▶ _MATERIAL_:

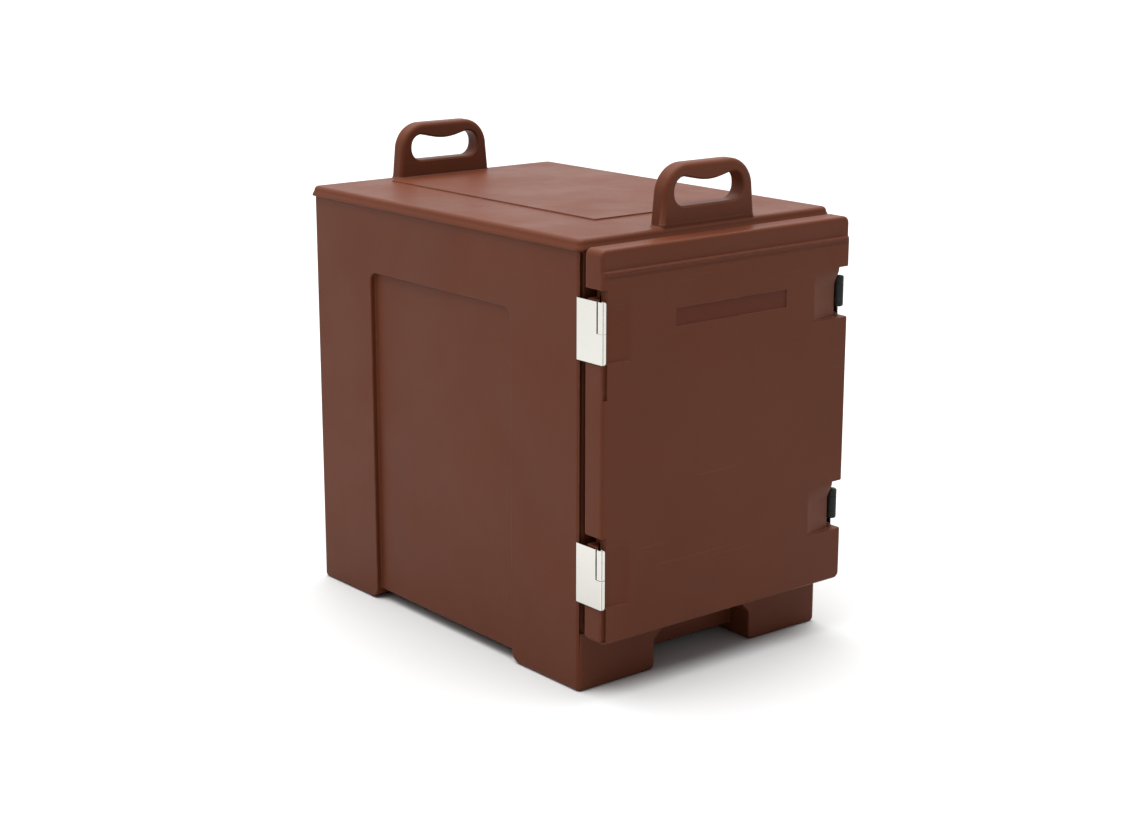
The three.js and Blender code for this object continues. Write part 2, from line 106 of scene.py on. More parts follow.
def rounded_rectangle(us, vs, radii, inset=0.0, steps=6):
    """An outline inset from its edge; its corner radii go anticlockwise from the high-high corner."""
    if not hasattr(radii, "__len__"):
        radii = (radii,) * 4
    kept = [max(radius - inset, 1e-5) for radius in radii]
    u0, u1 = us[0] + inset, us[1] - inset
    v0, v1 = vs[0] + inset, vs[1] - inset
    corners = ((u1, v1, -1, -1), (u0, v1, 1, -1), (u0, v0, 1, 1), (u1, v0, -1, 1))
    outline = []
    for i, (u, v, du, dv) in enumerate(corners):
        centre = (u + du * kept[i], v + dv * kept[i])
        outline += arc(centre, (kept[i], kept[i]), 90 * i, 90 * i + 90, steps)
    return outline


def quarter_round(radius, steps=5):
    """How far a rounded edge advances from its face, and how far inside its side it still is."""
    if radius <= 0:
        return [(0.0, 0.0)]
    turns = [math.radians(90 * i / steps) for i in range(steps + 1)]
    return [(radius * (1 - math.cos(t)), radius * (1 - math.sin(t))) for t in turns]


# An outline's (u, v) is (y, z), (x, z) or (x, y) as it is laid across X, Y or Z.
LAID_ACROSS = {
    "x": lambda u, v, at: (at, u, v),
    "y": lambda u, v, at: (u, at, v),
    "z": lambda u, v, at: (u, v, at),
}


def section(axis, outline, at):
    return [LAID_ACROSS[axis](u, v, at) for u, v in outline]


def piece_from(name, bm):
    bmesh.ops.recalc_face_normals(bm, faces=bm.faces)
    mesh = bpy.data.meshes.new(name)
    bm.to_mesh(mesh)
    bm.free()
    piece = bpy.data.objects.new(name, mesh)
    scene.collection.objects.link(piece)
    return piece


def loft(name, rings, closed=False):
    """A skin over rings of points, capped at both ends, or joined round into a ring."""
    bm = bmesh.new()
    loops = [[bm.verts.new(point) for point in ring] for ring in rings]
    following = loops[1:] + loops[:1] if closed else loops[1:]
    for lower, upper in zip(loops, following):
        for i, vertex in enumerate(lower):
            j = (i + 1) % len(lower)
            bm.faces.new((vertex, lower[j], upper[j], upper[i]))
    if not closed:
        bm.faces.new(loops[0])
        bm.faces.new(loops[-1])
    return piece_from(name, bm)


def prism(axis, outline, start, end, name="tool"):
    return loft(name, [section(axis, outline, start), section(axis, outline, end)])


def block(xs, ys, zs, name="tool"):
    return prism("z", [(xs[0], ys[0]), (xs[1], ys[0]), (xs[1], ys[1]), (xs[0], ys[1])], zs[0], zs[1], name)


def rounded_slab(axis, us, vs, corner, start, end, start_round, end_round, name="tool"):
    rings = [(start + advance, inset) for advance, inset in quarter_round(start_round)]
    rings += [(end - advance, inset) for advance, inset in reversed(quarter_round(end_round))]
    return loft(name, [section(axis, rounded_rectangle(us, vs, corner, inset), at) for at, inset in rings])


def rod(axis, centre, radii, start, end, end_round, sides=32, name="tool"):
    """A round or oval rod with rounded ends."""
    rings = [(start + advance, inset) for advance, inset in quarter_round(end_round)]
    rings += [(end - advance, inset) for advance, inset in reversed(quarter_round(end_round))]
    turns = [360 * i / sides for i in range(sides)]

    def ring(inset):
        across = (radii[0] - inset, radii[1] - inset)
        return [arc(centre, across, turn, turn, 1)[0] for turn in turns]

    return loft(name, [section(axis, ring(inset), at) for at, inset in rings])


def turned(profile, axis, way, seat, sides=32, name="tool"):
    """A lathe-turned piece from (radius, along) points, `along` counted from the seat towards way."""
    rings = []
    for radius, along in profile:
        circle = arc((0.0, 0.0), (radius, radius), 0, 360 * (sides - 1) / sides, sides - 1)
        rings.append(circle_at(circle, axis, way * along, seat))
    return loft(name, rings)


def circle_at(circle, axis, along, seat):
    return [tuple(Vector(LAID_ACROSS[axis](u, v, along)) + Vector(seat)) for u, v in circle]


# ---------------------------------------------------------------- joining, cutting and softening


def settle(piece):
    """Makes the piece's modifiers part of its mesh."""
    bpy.context.view_layer.update()
    made = bpy.data.meshes.new_from_object(piece.evaluated_get(bpy.context.evaluated_depsgraph_get()))
    piece.modifiers.clear()
    piece.data = made
    return piece


def combine(piece, tools, operation):
    for tool in tools:
        modifier = piece.modifiers.new("combine", "BOOLEAN")
        modifier.operation = operation
        modifier.solver = "MANIFOLD"
        modifier.object = tool
    settle(piece)
    for tool in tools:
        bpy.data.objects.remove(tool)
    return piece


def join(piece, *tools):
    return combine(piece, tools, "UNION")


def cut(piece, *tools):
    return combine(piece, tools, "DIFFERENCE")


def soften(piece, width, segments=3, sharper_than=40):
    """Rounds every edge that is sharper than an angle."""
    bevel = piece.modifiers.new("soften", "BEVEL")
    bevel.width = width
    bevel.segments = segments
    bevel.limit_method = "ANGLE"
    bevel.angle_limit = math.radians(sharper_than)
    bevel.use_clamp_overlap = False
    return settle(piece)


def shade(piece):
    """Smooth shading that keeps broad faces flat."""
    for polygon in piece.data.polygons:
        polygon.use_smooth = True
    weighted = piece.modifiers.new("shade", "WEIGHTED_NORMAL")
    weighted.weight = 100
    weighted.keep_sharp = True
    return settle(piece)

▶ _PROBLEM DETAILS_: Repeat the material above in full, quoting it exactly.

▶ _TASK SOLUTION_:
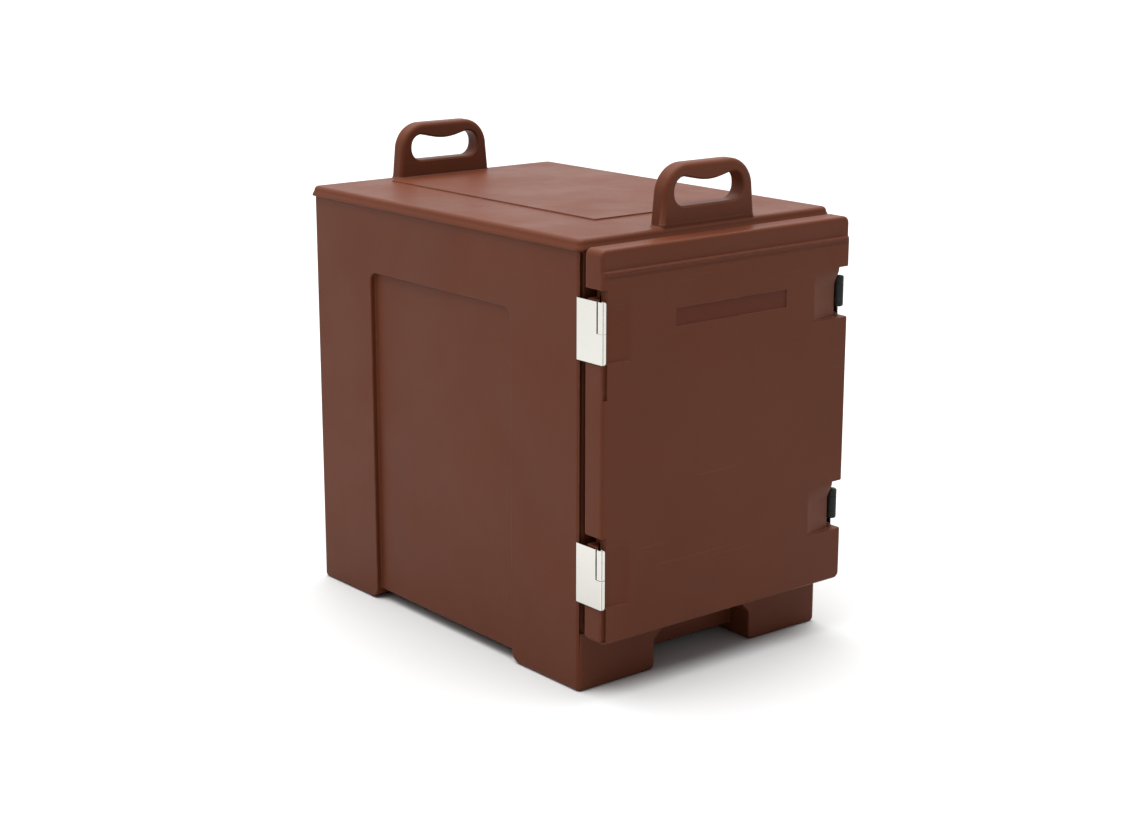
The three.js and Blender code for this object continues. Write part 2, from line 106 of scene.py on. More parts follow.
def rounded_rectangle(us, vs, radii, inset=0.0, steps=6):
    """An outline inset from its edge; its corner radii go anticlockwise from the high-high corner."""
    if not hasattr(radii, "__len__"):
        radii = (radii,) * 4
    kept = [max(radius - inset, 1e-5) for radius in radii]
    u0, u1 = us[0] + inset, us[1] - inset
    v0, v1 = vs[0] + inset, vs[1] - inset
    corners = ((u1, v1, -1, -1), (u0, v1, 1, -1), (u0, v0, 1, 1), (u1, v0, -1, 1))
    outline = []
    for i, (u, v, du, dv) in enumerate(corners):
        centre = (u + du * kept[i], v + dv * kept[i])
        outline += arc(centre, (kept[i], kept[i]), 90 * i, 90 * i + 90, steps)
    return outline


def quarter_round(radius, steps=5):
    """How far a rounded edge advances from its face, and how far inside its side it still is."""
    if radius <= 0:
        return [(0.0, 0.0)]
    turns = [math.radians(90 * i / steps) for i in range(steps + 1)]
    return [(radius * (1 - math.cos(t)), radius * (1 - math.sin(t))) for t in turns]


# An outline's (u, v) is (y, z), (x, z) or (x, y) as it is laid across X, Y or Z.
LAID_ACROSS = {
    "x": lambda u, v, at: (at, u, v),
    "y": lambda u, v, at: (u, at, v),
    "z": lambda u, v, at: (u, v, at),
}


def section(axis, outline, at):
    return [LAID_ACROSS[axis](u, v, at) for u, v in outline]


def piece_from(name, bm):
    bmesh.ops.recalc_face_normals(bm, faces=bm.faces)
    mesh = bpy.data.meshes.new(name)
    bm.to_mesh(mesh)
    bm.free()
    piece = bpy.data.objects.new(name, mesh)
    scene.collection.objects.link(piece)
    return piece


def loft(name, rings, closed=False):
    """A skin over rings of points, capped at both ends, or joined round into a ring."""
    bm = bmesh.new()
    loops = [[bm.verts.new(point) for point in ring] for ring in rings]
    following = loops[1:] + loops[:1] if closed else loops[1:]
    for lower, upper in zip(loops, following):
        for i, vertex in enumerate(lower):
            j = (i + 1) % len(lower)
            bm.faces.new((vertex, lower[j], upper[j], upper[i]))
    if not closed:
        bm.faces.new(loops[0])
        bm.faces.new(loops[-1])
    return piece_from(name, bm)


def prism(axis, outline, start, end, name="tool"):
    return loft(name, [section(axis, outline, start), section(axis, outline, end)])


def block(xs, ys, zs, name="tool"):
    return prism("z", [(xs[0], ys[0]), (xs[1], ys[0]), (xs[1], ys[1]), (xs[0], ys[1])], zs[0], zs[1], name)


def rounded_slab(axis, us, vs, corner, start, end, start_round, end_round, name="tool"):
    rings = [(start + advance, inset) for advance, inset in quarter_round(start_round)]
    rings += [(end - advance, inset) for advance, inset in reversed(quarter_round(end_round))]
    return loft(name, [section(axis, rounded_rectangle(us, vs, corner, inset), at) for at, inset in rings])


def rod(axis, centre, radii, start, end, end_round, sides=32, name="tool"):
    """A round or oval rod with rounded ends."""
    rings = [(start + advance, inset) for advance, inset in quarter_round(end_round)]
    rings += [(end - advance, inset) for advance, inset in reversed(quarter_round(end_round))]
    turns = [360 * i / sides for i in range(sides)]

    def ring(inset):
        across = (radii[0] - inset, radii[1] - inset)
        return [arc(centre, across, turn, turn, 1)[0] for turn in turns]

    return loft(name, [section(axis, ring(inset), at) for at, inset in rings])


def turned(profile, axis, way, seat, sides=32, name="tool"):
    """A lathe-turned piece from (radius, along) points, `along` counted from the seat towards way."""
    rings = []
    for radius, along in profile:
        circle = arc((0.0, 0.0), (radius, radius), 0, 360 * (sides - 1) / sides, sides - 1)
        rings.append(circle_at(circle, axis, way * along, seat))
    return loft(name, rings)


def circle_at(circle, axis, along, seat):
    return [tuple(Vector(LAID_ACROSS[axis](u, v, along)) + Vector(seat)) for u, v in circle]


# ---------------------------------------------------------------- joining, cutting and softening


def settle(piece):
    """Makes the piece's modifiers part of its mesh."""
    bpy.context.view_layer.update()
    made = bpy.data.meshes.new_from_object(piece.evaluated_get(bpy.context.evaluated_depsgraph_get()))
    piece.modifiers.clear()
    piece.data = made
    return piece


def combine(piece, tools, operation):
    for tool in tools:
        modifier = piece.modifiers.new("combine", "BOOLEAN")
        modifier.operation = operation
        modifier.solver = "MANIFOLD"
        modifier.object = tool
    settle(piece)
    for tool in tools:
        bpy.data.objects.remove(tool)
    return piece


def join(piece, *tools):
    return combine(piece, tools, "UNION")


def cut(piece, *tools):
    return combine(piece, tools, "DIFFERENCE")


def soften(piece, width, segments=3, sharper_than=40):
    """Rounds every edge that is sharper than an angle."""
    bevel = piece.modifiers.new("soften", "BEVEL")
    bevel.width = width
    bevel.segments = segments
    bevel.limit_method = "ANGLE"
    bevel.angle_limit = math.radians(sharper_than)
    bevel.use_clamp_overlap = False
    return settle(piece)


def shade(piece):
    """Smooth shading that keeps broad faces flat."""
    for polygon in piece.data.polygons:
        polygon.use_smooth = True
    weighted = piece.modifiers.new("shade", "WEIGHTED_NORMAL")
    weighted.weight = 100
    weighted.keep_sharp = True
    return settle(piece)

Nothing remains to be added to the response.